HOST: Well I absolutely know that everyone listening to this today wants these price rises to electricity to stop, so whatever it takes you would no doubt have the support of everyone listening.
Now the NBN, we should ask about that as well. We’re reading today that there’s been a price blowout and they’ve added a few months to the time it’s going to take to finish.
I was surprised to read that the NBN’s fitting our six houses a day according to a story I read today, which means we’ll roughly finish, I think, in about the year 2371. Which isn’t as quick as I’d hoped. No we thought it might be quicker. What’s the story there?
PM: Well I hope you are that long-lived, just in case you’re not you won’t have to worry about that.
There is a six-month delay, that’s because we took some time, the National Broadband Network Company, to come to an arrangement with Telstra which was a smart thing to do because it means the Telstra infrastructure – all of the places that the wires go through now – can be used by the NBN instead of digging out new trenches and the like.
So it was a smart thing to do, the deal, but it’s caused us the six month delay, but we’ll see the NBN going by 750,000 households by the end of the year, and the construction will just keep going in leaps and bounds from there.

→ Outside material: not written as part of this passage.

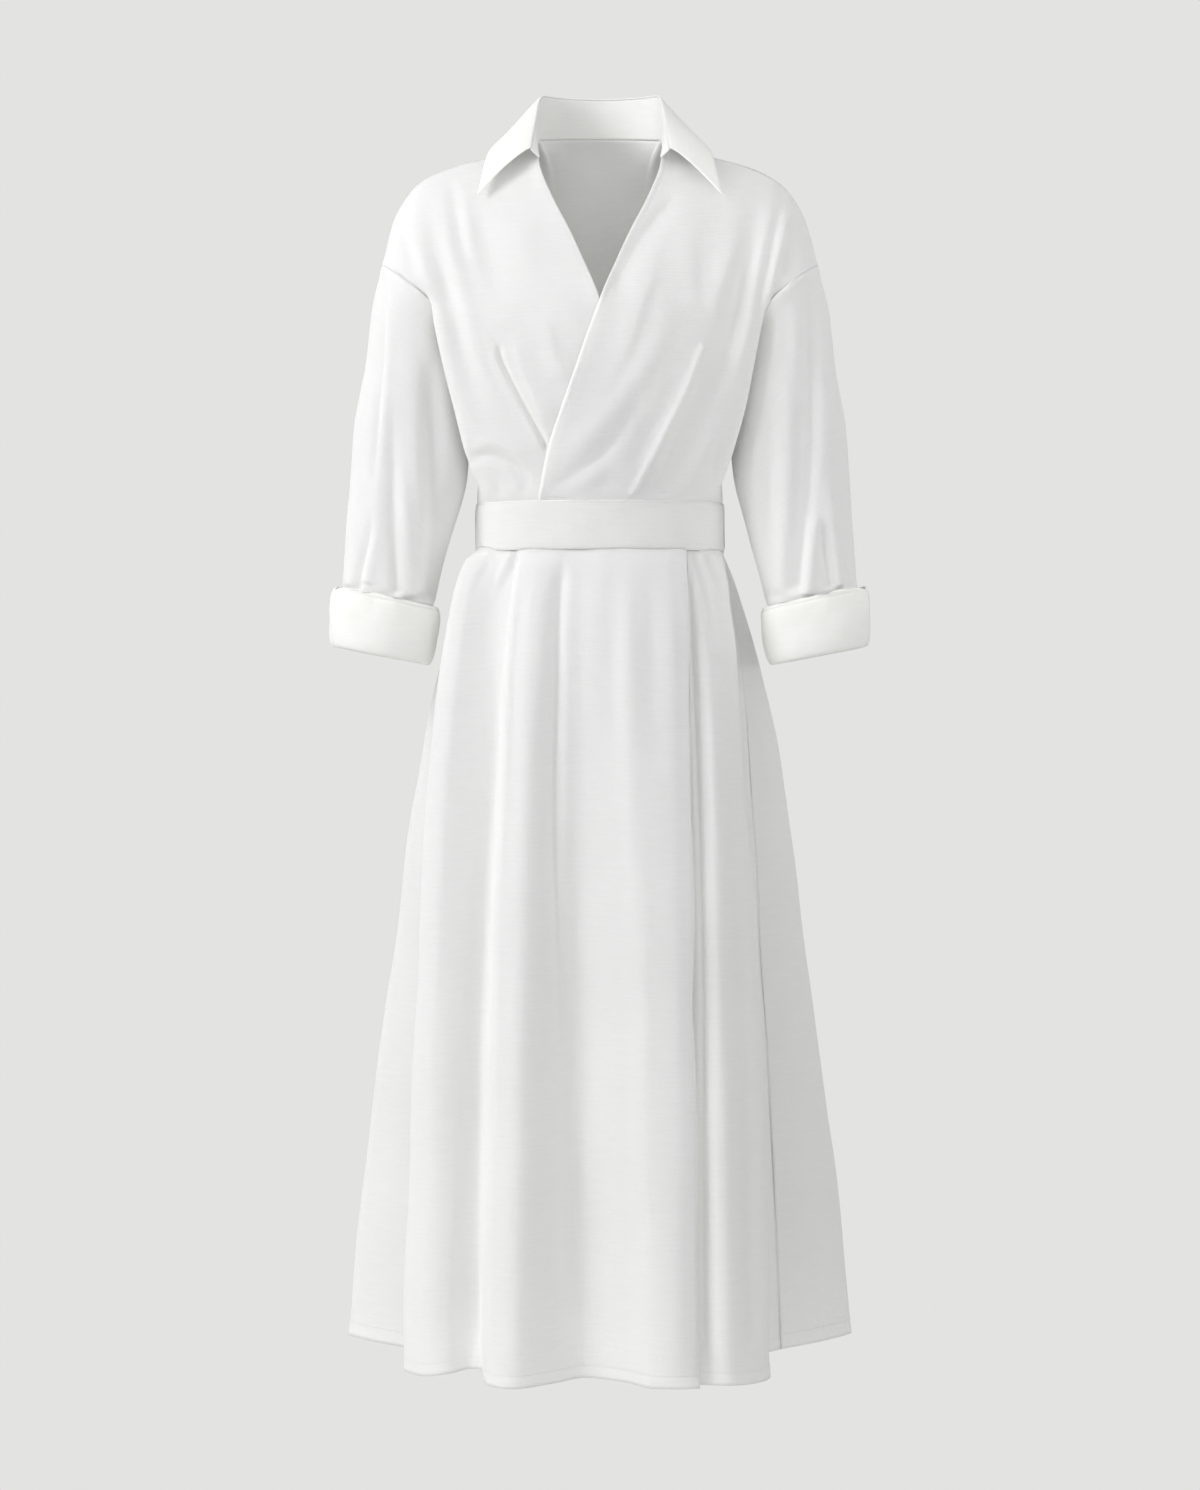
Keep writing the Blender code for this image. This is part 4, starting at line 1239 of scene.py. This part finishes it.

HOST: Oh very nice, we don’t have to wait until 2371. Any spare cash floating round for the Western Bulldogs, Prime Minister? They’re struggling a bit at the moment.
PM: I’m not surprised you got that plug in. There’s some cheering going around, I will be there at the game on the weekend, and doing my best to urge the team on, particularly given Tim barracks for Richmond so I couldn’t bear it.
HOST: He’s a man of taste, Prime Minister. We’ll get on board this weekend. Alright, Prime Minister Julia Gillard, thank you for your time this morning.